(changed the Subject line)
* Linus Torvalds <torvalds@linux-foundation.org> wrote:
the difference to NFS is that for PID namespaces we do have a single
trusted kernel that fully controls all the domains so there's no obvious
"hard barrier of trust" that people could perceive as a showstopper.
We've got a global kernel and unlike other namespaces there's (almost)

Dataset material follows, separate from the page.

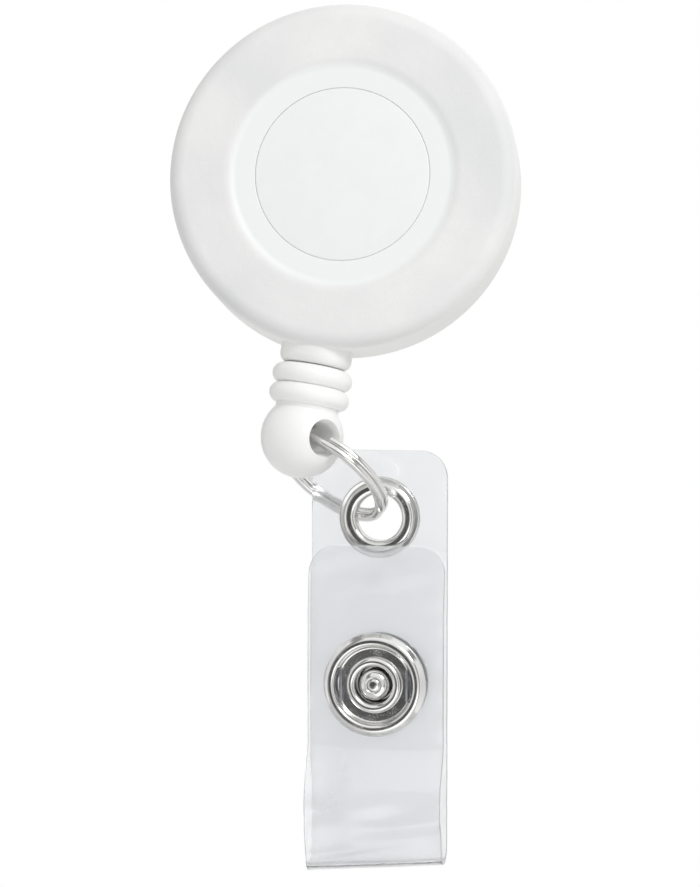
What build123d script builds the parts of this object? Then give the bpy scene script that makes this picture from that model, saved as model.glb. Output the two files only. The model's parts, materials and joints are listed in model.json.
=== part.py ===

no "directed allocation" done of specific PIDs (unlike files, socket
addresses or fds). So the PID is a cookie that is 99.9% shaped _by the
kernel already_. [there are a few exceptions but those are much less
problematic than the lack of global PIDs is] So we might as well shape
the cookies in a way that keeps them global. What is the technological
reason for not keeping PIDs globally unique? We've cited a good number
of reasons why it's desirable - it's a pretty damn useful cookie for
identifying tasks. (it's also very scalable - PID -> task lookup is
completely lockless.)
I.e. keep the namespace functionality but use a modulo 1.000.000 base
for the PIDs so that it all looks nicer to the user. Minimal visibility
difference but maximum compatibility. (The resulting limits are
reasonable: 1 million tasks per container and 4 million containers on a
single 32-bit box.) We could still restrict cross-namespace API use but
all the cases where a global PID is desirable would still all work. I
might be missing something obvious though.
The reason why i bring this up now is because 2.6.24 is an
all-or-nothing flag day for this detail. Once it's out there we wont
realistically be able to change any of these details. (And in general
i'm very supportive of the containers concept - a year ago at the KS i
was one of the very few proponents of quickly merging containers into
the kernel.)
Ingo
-